UK cancels €1.4bn Covid vaccine deal with France’s Valneva

Shares fall by a third in French biotech involved in late-stage vaccine trials

The UK has terminated an agreement with France-based biotech company Valneva for the supply of at least 100 million doses of Covid-19 vaccine, saying the company was in breach of its obligations under the deal.

The company "strenuously" denied the claim in a statement on Monday. The deal was worth up to €1.4 billion, with manufacturing planned to take place in Scotland and deliveries set to start in 2022.

Valneva’s share price fell 42 per cent to €11.50 in early trading in Paris.

Ireland is in line to receive 300,000 doses of the Valneva vaccine as part of an EU-wide order.

The company’s vaccine candidate uses a whole inactivated virus to elicit an immune response against coronavirus, a technique that can prolong the manufacturing process but provides greater coverage against all variants. Most other shots are designed to target the spike protein of the virus.
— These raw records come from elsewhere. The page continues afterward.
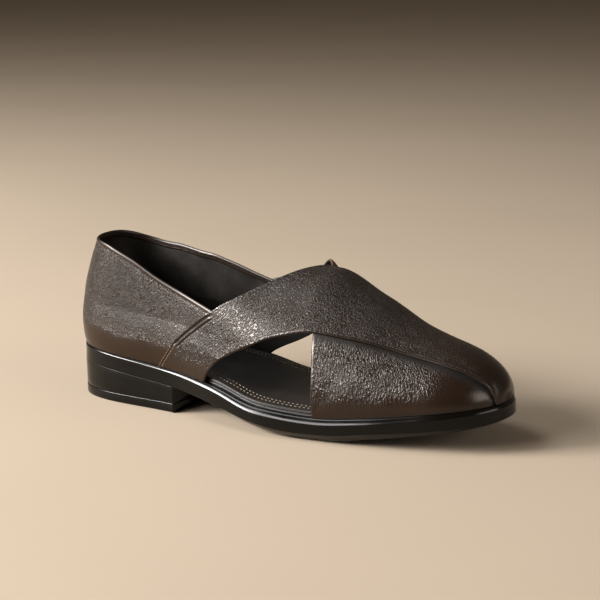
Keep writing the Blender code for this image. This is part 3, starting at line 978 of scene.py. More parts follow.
@dataclass
class Panel:
    """One leather part of the upper, as a thick sheet on the last."""

    last: Last
    leathers: Leathers
    columns: int = 300
    rows: int = 84
    edge_points: tuple[float, ...] = in_mm(0.0, 0.05, 0.18, 0.4, 0.7, 1.05, 1.45, 1.9, 2.4, 2.9,
                                           3.4, 3.9, 4.5)
    wall: float = 1.7 * MM
    inner_round: float = 0.6 * MM
    samples: int = 90
    # painted shade at the joint of upper and sole: its depth and the band it fades over
    foot_ink: float = 0.7
    foot_band: Band = (0.2 * MM, 1.2 * MM)

    def across(self, rear: tuple[np.ndarray, np.ndarray], front: tuple[np.ndarray, np.ndarray],
               lay: float) -> Grid:
        """Return a grid between two edges, with the distance of each point from both.

        Args:
            rear: share and girth of the rear edge at each column.
            front: the same for the front edge.
            lay: height at which distances are measured.

        Returns:
            share, girth, distance from the rear edge and from the front edge.
        """
        samples = np.linspace(0, 1, self.samples)[None, :]
        share = rear[0][:, None] + (front[0] - rear[0])[:, None] * samples
        girth = rear[1][:, None] + (front[1] - rear[1])[:, None] * samples
        line = self.last.point(share, girth, lay)
        steps = np.linalg.norm(np.diff(line, axis=1), axis=-1)
        travel = np.concatenate([np.zeros((len(steps), 1)), np.cumsum(steps, axis=1)], axis=1)
        width = travel[:, -1]
        wanted = crowded(self.rows, width, self.edge_points)
        part = np.empty_like(wanted)
        for place in range(len(travel)):
            part[place] = np.interp(wanted[place], travel[place], samples[0])
        share = rear[0][:, None] + (front[0] - rear[0])[:, None] * part
        girth = rear[1][:, None] + (front[1] - rear[1])[:, None] * part
        return share, girth, wanted, width[:, None] - wanted

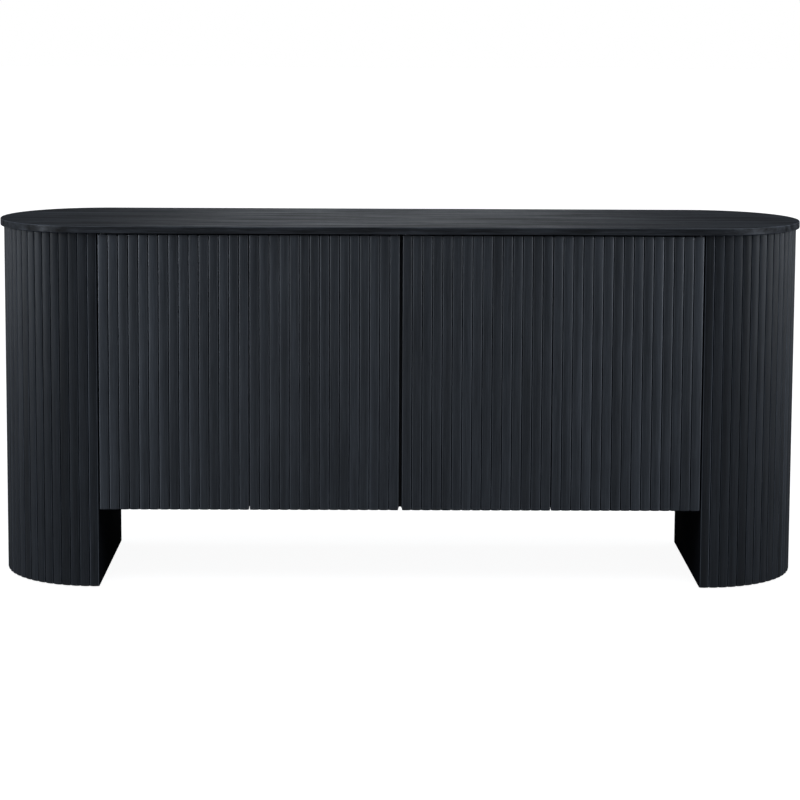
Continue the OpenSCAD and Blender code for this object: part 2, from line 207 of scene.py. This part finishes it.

The company had previously warned that exporting vaccines between the EU and Britain would be a “substantial risk” to its plans, because of its supply chain.

It was not immediately clear what had pushed the UK government to serve notice of termination.

The vaccine is in late-stage trials, with results expected in the fourth quarter and UK approval possible before the end of the year, Valneva said.

Given this timeline it is unlikely the shot would have played an immediate role in an upcoming booster campaign, which the UK government is planning for the autumn on a mix-and-match basis, giving patients a third shot that is different from the two they received earlier in the vaccination drive.

Health officials across the world have said that having a wider portfolio of vaccine options, using different technologies, is the best way to hedge against efficacy problems or supply issues.

The drug-maker said in its statement it had worked “tirelessly, and to its best efforts” on its collaboration with the UK, adding it would increase its efforts to ensure its vaccine could be used against the virus by other potential customers.